Is there a claim to territorial protection without an express contractual agreement?
A claim to territorial protection without an explicit contractual agreement generally does not exist. Only in exceptional cases can territorial protection arise from good faith (§ 242 BGB), for example, in cases of long-standing exclusive collaboration where territorial exclusivity was an implicit assumption and withdrawal of protection would be in bad faith (e.g., in cases of existential risk). As a rule, however, an explicit contractual agreement is required to establish enforceable territorial protection claims. Statutory provisions—aside from the commercial agent’s commission protection for their district—do not provide an independent entitlement to territorial protection.
How long does a contractually agreed territorial protection provision apply?

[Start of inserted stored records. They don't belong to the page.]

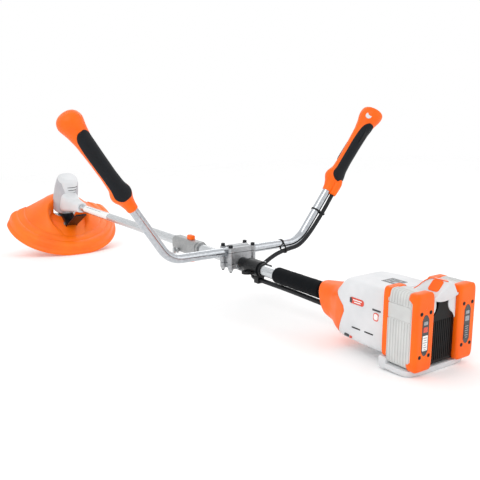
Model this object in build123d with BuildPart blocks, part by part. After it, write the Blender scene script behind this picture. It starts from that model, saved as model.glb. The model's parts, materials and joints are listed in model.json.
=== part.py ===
"""Battery brush cutter with a U-handlebar, as separate pieces.

Frame: millimetres, +Z up, +X from the cutter back to the powerhead along the boom,
+Y to the operator's right. The origin is under the middle of the machine, level with
the lowest edge of the guard.
"""
from build123d import *

import os
from math import cos, pi, radians, sin, tan

os.makedirs("parts", exist_ok=True)

# ---- boom ----
COLLAR_X = 662.0  # front face of the powerhead's collar, along the row's X
BOOM_Z = 184.6  # boom axis above the ground
TUBE_R = 13.0
TUBE_WALL = 1.5
FRONT_TUBE_FROM = -1474.0  # stations along the boom are counted from the collar's face
BOOM_SPLIT = -556.0
SPLIT_GAP = 4.0
REAR_TUBE_TO = 60.0
LEAD_R = 3.0

# ---- cutter head ----
HEAD_X = -1530.0  # where the spindle axis crosses the boom axis
HEAD_TILT = 26.0  # the cutting plane against the boom
HEAD_R = 42.0
HEAD_TOP_R = 34.0
HEAD_TOP = 115.0  # heights in the head are along the spindle from the boom axis
HEAD_BOTTOM = -25.0
HEAD_WALL = 4.0
MOTOR_R = HEAD_R - HEAD_WALL - 2.0
SOCKET_END = -1345.0
SOCKET_R = TUBE_R + 4.5
SPINDLE_R = 6.0
BEARING_R = 14.0
BEARING_W = 10.0
RUNNING = 0.03  # radial running clearance
GAP = 0.4  # clearance between pieces that move past each other

# ---- guard and blade ----
GUARD_R = 214.0
GUARD_RIM = -101.0
GUARD_SKIRT_TOP = -67.0
GUARD_TOP_R = GUARD_R - 17.0
GUARD_DECK = -60.0
GUARD_HUB_R = 47.0
GUARD_T = 3.0
BLADE_R = 127.0
BLADE_T = 1.8
BLADE_H = -84.0
BLADE_BORE_R = 12.7

# ---- coupler ----
COUPLER_FROM = -613.0
COUPLER_TO = -493.0
COUPLER_W = 2 * TUBE_R + 10.0
PIN_X = -540.0
PIN_R = 4.0
WING_X = -582.0
WING_Z = -19.5
WING_R = 4.0

# ---- handlebar and its clamp ----
BAR_X = -313.0
BAR_Z = 28.0
BAR_R = 11.0
BAR_WALL = 1.6
BAR_HALF = 187.8  # corner of the bar's centre line to the middle
BAR_ARM = 385.0
BAR_BEND = 62.0
BAR_DIR = Vector(0.040, 0.582, 0.812).normalized()
SLEEVE_R = TUBE_R + 1.5
SLEEVE_FROM = -356.0
SLEEVE_TO = -266.0
CLAMP_BOLT_DX = 17.0
CLAMP_BOLT_DY = 32.0
CLAMP_BOLT_R = 3.0
CLAMP_TOP = 40.0
CLAMP_FOOT = -12.0
CLAMP_GAP = 1.0

# ---- grips: distances are along the arm from the bar's corner ----
GRIP_FROM = 155.0
PAD_T = 2.5
PAD_FROM = 185.0
PAD_TO = 367.0
PAD_W = 30.0
TRIGGER_FROM = 245.0
TRIGGER_TO = 320.0
TRIGGER_PIVOT = (-15.0, 314.0)  # aft of the arm's axis, along the arm
TRIGGER_HALF_W = 6.0
LOCKOFF_FROM = 300.0
LOCKOFF_TO = 362.0
LOCKOFF_PIVOT = (15.8, 357.0)
LOCKOFF_HALF_W = 5.0
PIVOT_PIN_R = 1.5
PIVOT_PIN_HALF = 8.5
POWER_BUTTON_AT = 380.0
BUTTON_R = 8.0
BUTTON_H = 4.6
BUTTON_TRAVEL = 2.0
BUTTON_SEAT = 25.4  # underside of the button to the arm's axis

# ---- harness bracket, foam and conduit ----
BRACKET_FROM = -261.0
BRACKET_TO = -213.0
BRACKET_R = TUBE_R + 6.0
EYE = Vector(-237.0, -26.0, -8.0)
EYE_R = 6.5
EYE_RIM_R = 12.5
EYE_T = 5.0
FOAM_FROM = -154.0
FOAM_R = TUBE_R + 5.0
CONDUIT_R = 5.5
GLAND_DEPTH = 18.0  # length of conduit inside the foot of the right grip

# ---- powerhead ----
BODY_HALF_W = 60.0
BODY_TO = 234.5
BODY_WALL = 3.0
TOWER_HALF_W = 31.0
TOWER_TO = 300.0
PANEL_T = 10.0
TRAY_TOP = -58.5
RELEASE_X = 292.5
RELEASE_W = 22.0
RELEASE_H = 23.0
RELEASE_TRAVEL = 2.5
RELEASE_SINK = 3.5  # how deep the resting button reaches below the slope

# ---- battery packs ----
PACK_FROM = 235.0
PACK_TO = 310.0
PACK_IN = TOWER_HALF_W + 1.0
PACK_OUT = PACK_IN + 42.0
PACK_BOTTOM = -57.0
PACK_TOP = 76.0
FRONT_BUMPER_T = 7.0
REAR_BUMPER_T = 13.0
RAIL_X = 268.0
RAIL_W = 12.0
RAIL_H = 3.0

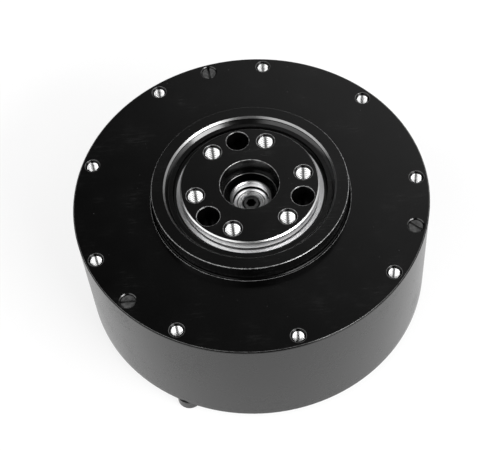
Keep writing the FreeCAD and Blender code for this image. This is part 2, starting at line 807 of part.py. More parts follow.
def control_board():
    board = cylinder(BOARD_R, BOARD_BOTTOM, BOARD_TOP)
    return board.cut([cylinder(1.1, BOARD_TOP - 2, BOARD_TOP + 1, p) for p in board_screw_places()])


def board_screws():
    screws = []
    for place in board_screw_places():
        head = cylinder(1.9, BOARD_TOP, BOARD_TOP + 0.8)
        shank = cylinder(0.8, BOARD_TOP - 2.0, BOARD_TOP)
        cross = box(1.8, 0.4, BOARD_TOP + 0.4, BOARD_TOP + 2)
        screw = head.fuse(shank).cut([cross, turn(cross, 90)])
        screws.append(screw.translated(place))
    return group(screws)


def encoder_chip():
    return box(4.0, 4.0, BOARD_TOP, BOARD_TOP + 0.7)


def power_transistors():
    transistor = box(5.0, 6.0, BOARD_TOP, BOARD_TOP + 0.8, 20.0, 0)
    return group(repeat(transistor, 6))


def connector_shape(size, place, bottom, top, clearance=0.0):
    length, width = size
    return box(length + 2 * clearance, width + 2 * clearance, bottom, top, *place)


def connector(size, place, pins):
    """Low socket on the back of the board, flush with the outside of the back cover."""
    body = connector_shape(size, place, BACK, BOARD_BOTTOM)
    pitch = size[0] / pins
    cutters = []
    for i in range(pins):
        x = place[0] + pitch * (i + 0.5 - pins / 2)
        cutters.append(box(pitch * 0.6, size[1] * 0.5, BACK - 1, BACK + 1.6, x, place[1]))
    return body.cut(cutters)


def all_parts():
    main_outer, main_inner = bearing_rings(MAIN_BEARING, MAIN_TOP)
    nose_outer, nose_inner = bearing_rings(NOSE_BEARING, NOSE_TOP)
    rotor_outer, rotor_inner = bearing_rings(ROTOR_BEARING, ROTOR_BEARING_TOP)
    return {
        "drum_housing": drum_housing(),
        "rim_set_screws": rim_set_screws(),
        "bearing_housing": bearing_housing(),
        "stator_hub": stator_hub(),
        "gearbox_screws": gearbox_screws(),
        "back_cover": back_cover(),
        "back_cover_screws": back_cover_screws(),
        "main_bearing_outer_ring": main_outer,
        "main_bearing_inner_ring": main_inner,
        "main_bearing_balls": bearing_balls(MAIN_BEARING, MAIN_TOP),
        "main_bearing_cage": bearing_cage(MAIN_BEARING, MAIN_TOP),
        "main_bearing_seals": bearing_shields(MAIN_BEARING, MAIN_TOP, 0.25, 0.5),
        "output_flange": output_flange(),
        "flange_snap_ring": flange_snap_ring(),
        "nose_bearing_sleeve": nose_bearing_sleeve(),
        "nose_bearing_outer_ring": nose_outer,
        "nose_bearing_inner_ring": nose_inner,
        "nose_bearing_balls": bearing_balls(NOSE_BEARING, NOSE_TOP),
        "nose_bearing_cage": bearing_cage(NOSE_BEARING, NOSE_TOP),
        "nose_bearing_shields": bearing_shields(NOSE_BEARING, NOSE_TOP, 0.12, 0.2),
        "carrier_back_plate": carrier_back_plate(),
        "carrier_screws": carrier_screws(),
        "planet_pins": planet_pins(),
        "planet_bushes": planet_bushes(),
        "planet_washers": planet_washers(),
        "planet_gear_1": planet_gear(0),
        "planet_gear_2": planet_gear(1),
        "planet_gear_3": planet_gear(2),
        "ring_gear": ring_gear(),
        "sun_gear_shaft": sun_gear_shaft(),
        "rotor_hub": rotor_hub(),
        "rotor_ring": rotor_ring(),
        "rotor_magnets": rotor_magnets(),
        "rotor_bearing_outer_ring": rotor_outer,
        "rotor_bearing_inner_ring": rotor_inner,
        "rotor_bearing_balls": bearing_balls(ROTOR_BEARING, ROTOR_BEARING_TOP),
        "rotor_bearing_cage": bearing_cage(ROTOR_BEARING, ROTOR_BEARING_TOP),
        "rotor_bearing_shields": bearing_shields(ROTOR_BEARING, ROTOR_BEARING_TOP, 0.2, 0.25),
        "rotor_bearing_clip": rotor_bearing_clip(),
        "stator_core": stator_core(),
        "coil_bobbins": coil_bobbins(),
        "stator_windings": stator_windings(),
        "phase_leads": phase_leads(),
        "encoder_magnet": encoder_magnet(),
        "control_board": control_board(),
        "encoder_chip": encoder_chip(),
        "power_transistors": power_transistors(),
        "power_connector": connector(POWER_SIZE, POWER_PLACE, 2),
        "signal_connector": connector(SIGNAL_SIZE, SIGNAL_PLACE, 4),
        "board_screws": board_screws(),
    }


os.makedirs("parts", exist_ok=True)
for name, shape in all_parts().items():
    shape.exportStep(os.path.join("parts", name + ".step"))
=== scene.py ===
"""Looks for the drive unit: black anodised drum, bright threads and bearings, pale floor, soft light.

Blender's scene is in metres, in the CAD's own frame: Z is the output axis, and the front mounting
face of the drum is at z = 0. Lengths named below are in millimetres and angles in degrees, unless
their comment says otherwise.
"""

import bpy
import math
from mathutils import Matrix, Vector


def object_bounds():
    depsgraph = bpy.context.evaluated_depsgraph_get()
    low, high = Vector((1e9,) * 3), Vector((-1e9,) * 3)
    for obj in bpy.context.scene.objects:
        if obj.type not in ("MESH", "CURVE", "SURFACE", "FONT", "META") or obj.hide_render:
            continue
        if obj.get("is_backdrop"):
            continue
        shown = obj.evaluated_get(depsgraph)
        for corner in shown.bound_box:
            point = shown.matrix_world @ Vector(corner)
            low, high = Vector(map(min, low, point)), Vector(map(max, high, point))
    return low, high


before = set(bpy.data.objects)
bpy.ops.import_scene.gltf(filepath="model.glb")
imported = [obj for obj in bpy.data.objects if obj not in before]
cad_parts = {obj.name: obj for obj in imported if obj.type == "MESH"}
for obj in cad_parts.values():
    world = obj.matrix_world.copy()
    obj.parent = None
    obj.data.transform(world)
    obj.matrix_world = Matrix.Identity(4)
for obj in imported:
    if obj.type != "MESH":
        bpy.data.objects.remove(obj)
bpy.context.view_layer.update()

MM = 0.001

# --- the interfaces that looks depend on, as in the CAD ---------------------------------------
DRUM_R = 40.0
OPENING_R = 22.4

BOSS_R = 22.0
BOSS_TOP = 4.0
BOSS_CHAMFER = 0.15
BOSS_MOUTH_R = 18.9
MOUTH_CHAMFER = 0.4

FLANGE_R = 15.5
FLANGE_TOP = 4.3
FLANGE_EDGE = 0.3           # chamfer at its top, and depth of the undercut at its foot
PILOT_R = 6.6
PILOT_STEP_R = 6.0
PILOT_STEP_TOP = 0.0

RIM_HOLE_R = 37.5           # half the pitch circle diameter
RIM_HOLE_COUNT = 9
RIM_HOLE_FIRST = 81.3       # degrees from +X
FLANGE_HOLE_R = 12.3
FLANGE_HOLE_COUNT = 6
FLANGE_HOLE_FIRST = 8.7
DOWEL_COUNT = 3
DOWEL_FIRST = 98.7
DOWEL_R = 2.5
M3_THREAD_R = 1.5
M3_MOUTH_R = 1.7
M4_THREAD_R = 2.0
M4_MOUTH_R = 2.1
COUNTERSINK = 0.45          # depth of the cone at the mouth of every tapped hole

SHAFT_NOSE = -3.1           # end of the shaft that can be seen
SHAFT_NOSE_R = 1.66
SOCKET_R = 1.155            # to the corners of a 2 mm hexagon
SHIELD_R = 3.2              # outer edge of the small bearing's shield
SLEEVE_TOP = -0.8
SLEEVE_GROOVE = -2.5        # top of the relief groove at the sleeve's foot
SLEEVE_GROOVE_R = 4.35

LAMINATION_T = 0.35
WIRE_PITCH = 0.45

# --- camera -----------------------------------------------------------------------------------
ELEVATION = 54.99           # above the front face
DISTANCE = 0.29591          # metres, from the origin
ROLL = -5.092
TILT = -1.333               # the front face sits a little above the middle of the picture
LENS = 94.78
SENSOR = 36.0

# --- floor ------------------------------------------------------------------------------------
FLOOR_GLOW = 0.78           # light it gives off, which keeps it pale
FLOOR_SIZE = 6.0            # metres
FLOOR_GAP = 0.0002          # metres

# --- light: soft panels in a dark room, placed around the part --------------------------------
ROOM = 0.03
PANELS = [
    # azimuth, elevation, half width, half height and fade in degrees, then brightness
    (35.0, 20.0, 52.0, 30.0, 30.0, 1.5),
    (208.0, 30.0, 40.0, 34.0, 12.0, 2.5),
    (322.0, 35.0, 30.0, 30.0, 12.0, 2.0),
    (316.0, 30.0, 19.0, 8.0, 3.0, 18.0),
]

# --- finish of the metals ---------------------------------------------------------------------
GLOSS = 1.46                # refractive index of the black oxide on faces
MATT = 1.18                 # and in countersinks and corners, which stay darker
SATIN = 0.12                # roughness of turned faces
WALL_SATIN = 0.2            # and of the drum's side wall
STEEL = (0.56, 0.56, 0.57)
BRIGHT = (0.93, 0.93, 0.94)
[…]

The duration of a contractual territorial protection provision is generally determined by the contractual terms agreed upon by the parties. If no time limitation is agreed, the provision applies for the duration of the main contract (e.g., commercial agency, franchise, or authorized dealer agreement). Once the main contract ends, the territorial protection agreement also generally ends, unless a post-contractual arrangement has been made. Post-contractual continuation is only permissible exceptionally and then usually only for a limited time, for instance where there are special interests in know-how protection or in the context of non-compete obligations, which, however, must comply with § 90a HGB or antitrust law and be reasonable. Otherwise, long-term or unlimited territorial protection agreements may violate antitrust law and thus be void.